start Collected data

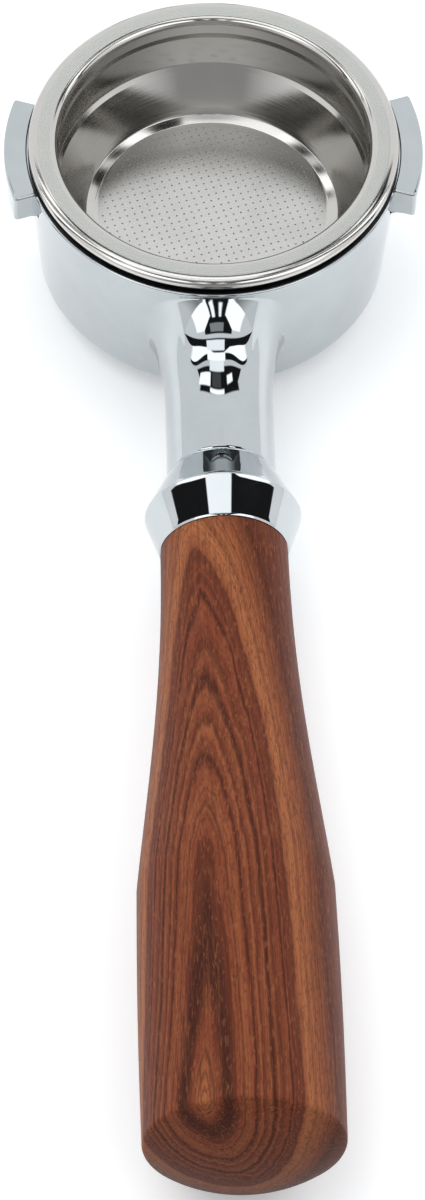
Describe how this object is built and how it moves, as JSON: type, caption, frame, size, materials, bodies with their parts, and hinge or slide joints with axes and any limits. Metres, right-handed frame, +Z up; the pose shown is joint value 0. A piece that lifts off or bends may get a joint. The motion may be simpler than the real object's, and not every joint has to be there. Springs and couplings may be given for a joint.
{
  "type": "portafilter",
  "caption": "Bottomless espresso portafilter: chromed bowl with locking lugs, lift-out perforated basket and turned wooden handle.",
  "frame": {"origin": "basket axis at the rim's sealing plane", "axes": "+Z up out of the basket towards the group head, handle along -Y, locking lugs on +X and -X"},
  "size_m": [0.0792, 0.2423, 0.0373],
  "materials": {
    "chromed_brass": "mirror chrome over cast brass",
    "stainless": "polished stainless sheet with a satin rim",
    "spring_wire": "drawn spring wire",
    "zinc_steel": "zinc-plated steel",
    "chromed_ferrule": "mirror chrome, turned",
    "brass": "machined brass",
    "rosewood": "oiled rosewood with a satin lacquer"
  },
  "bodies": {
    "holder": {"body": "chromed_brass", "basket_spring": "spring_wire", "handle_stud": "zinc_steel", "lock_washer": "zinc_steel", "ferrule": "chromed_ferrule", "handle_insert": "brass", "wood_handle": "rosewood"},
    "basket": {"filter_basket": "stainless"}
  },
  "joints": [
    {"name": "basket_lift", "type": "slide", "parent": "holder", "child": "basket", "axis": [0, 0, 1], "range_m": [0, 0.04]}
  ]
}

end Collected data

Your task: Reproduce the data shown above exactly.

Response to the exercise:
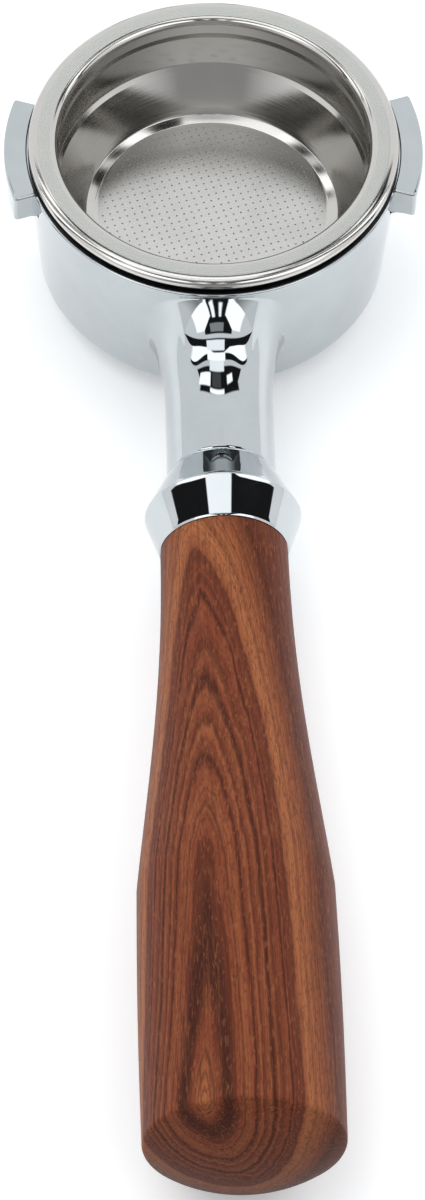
Describe how this object is built and how it moves, as JSON: type, caption, frame, size, materials, bodies with their parts, and hinge or slide joints with axes and any limits. Metres, right-handed frame, +Z up; the pose shown is joint value 0. A piece that lifts off or bends may get a joint. The motion may be simpler than the real object's, and not every joint has to be there. Springs and couplings may be given for a joint.
{
  "type": "portafilter",
  "caption": "Bottomless espresso portafilter: chromed bowl with locking lugs, lift-out perforated basket and turned wooden handle.",
  "frame": {"origin": "basket axis at the rim's sealing plane", "axes": "+Z up out of the basket towards the group head, handle along -Y, locking lugs on +X and -X"},
  "size_m": [0.0792, 0.2423, 0.0373],
  "materials": {
    "chromed_brass": "mirror chrome over cast brass",
    "stainless": "polished stainless sheet with a satin rim",
    "spring_wire": "drawn spring wire",
    "zinc_steel": "zinc-plated steel",
    "chromed_ferrule": "mirror chrome, turned",
    "brass": "machined brass",
    "rosewood": "oiled rosewood with a satin lacquer"
  },
  "bodies": {
    "holder": {"body": "chromed_brass", "basket_spring": "spring_wire", "handle_stud": "zinc_steel", "lock_washer": "zinc_steel", "ferrule": "chromed_ferrule", "handle_insert": "brass", "wood_handle": "rosewood"},
    "basket": {"filter_basket": "stainless"}
  },
  "joints": [
    {"name": "basket_lift", "type": "slide", "parent": "holder", "child": "basket", "axis": [0, 0, 1], "range_m": [0, 0.04]}
  ]
}